Shanahan also stated that it was “scary” not having either tackle out on the field at one point in the first half.

As a result of both players’ absence, Shanahan’s offense was forced to settle for a field goal and punt on the final two drives of the first half.

Moving forward, if Staley is not healthy enough to play in next week against the visiting Arizona Cardinals, the likely play is to start Gilliam.

Staley will undergo an MRI on the injured knee to check the severity of his injury, according to Maiocco.

Injuries pile up

Along with Staley and McGlinchey, the 49ers suffered a slew of injuries to starters that ravished their starters on Sunday. With a sigh of disappointment, Shanahan rattled off a list of players who were injured during the game.

The list was as follows: Rookie wide receiver Dante Pettis (knee), starting center Weston Richburg (knee), starting running back Matt Breida (shoulder), defensive end Solomon Thomas (shoulder) and starting wide receiver Marquise Goodwin (hamstring).

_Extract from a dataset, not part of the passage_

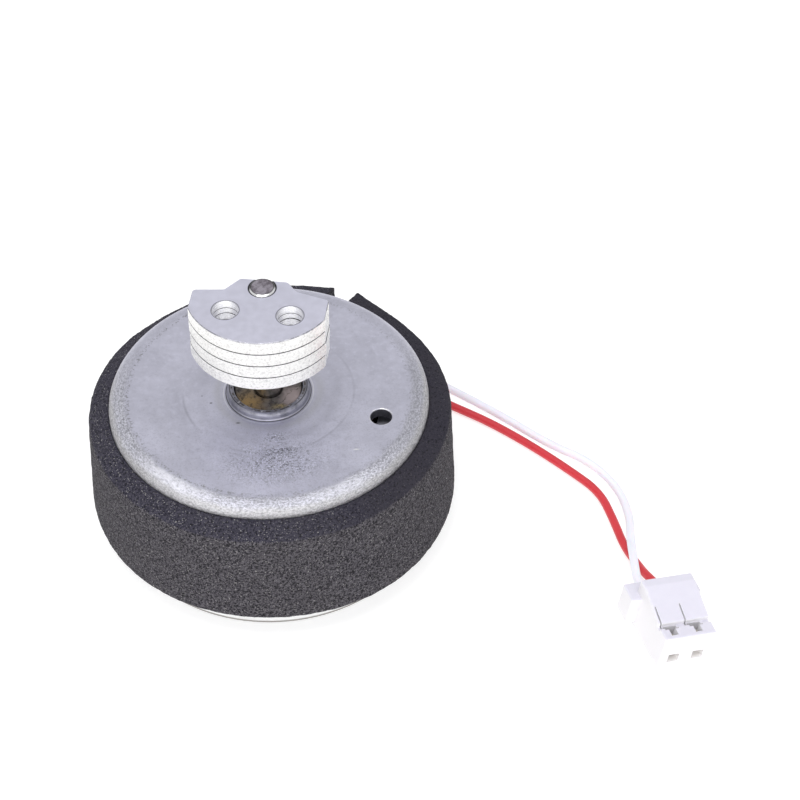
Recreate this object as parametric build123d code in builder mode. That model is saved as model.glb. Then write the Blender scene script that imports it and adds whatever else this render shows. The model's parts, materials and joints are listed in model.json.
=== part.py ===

Of the wave of injuries, the most concerning is Pettis, who was carter off of the field after appearing to twist his knee while being tackled on a punt return in the first quarter.

As a second-round pick, Pettis was expected to have a substantial role in San Francisco’s offense after having a strong training camp and preseason. Catching three passes for 96 yards, the Washington product has been slowly getting integrated into the 49ers system.

According to Maiocco, Pettis — like Staley — will undergo an MRI to determine what exact structural damage was done to the right knee.

In Breida and Richburg’s case, both players were able to return shortly after sustaining their respective injuries and finish the game, while Goodwin and Thomas did not return.

The 49ers can’t seem to escape a game without — at the very least — a moderately concerning injury, and depth is starting to become a major concern for this team in several areas along the roster.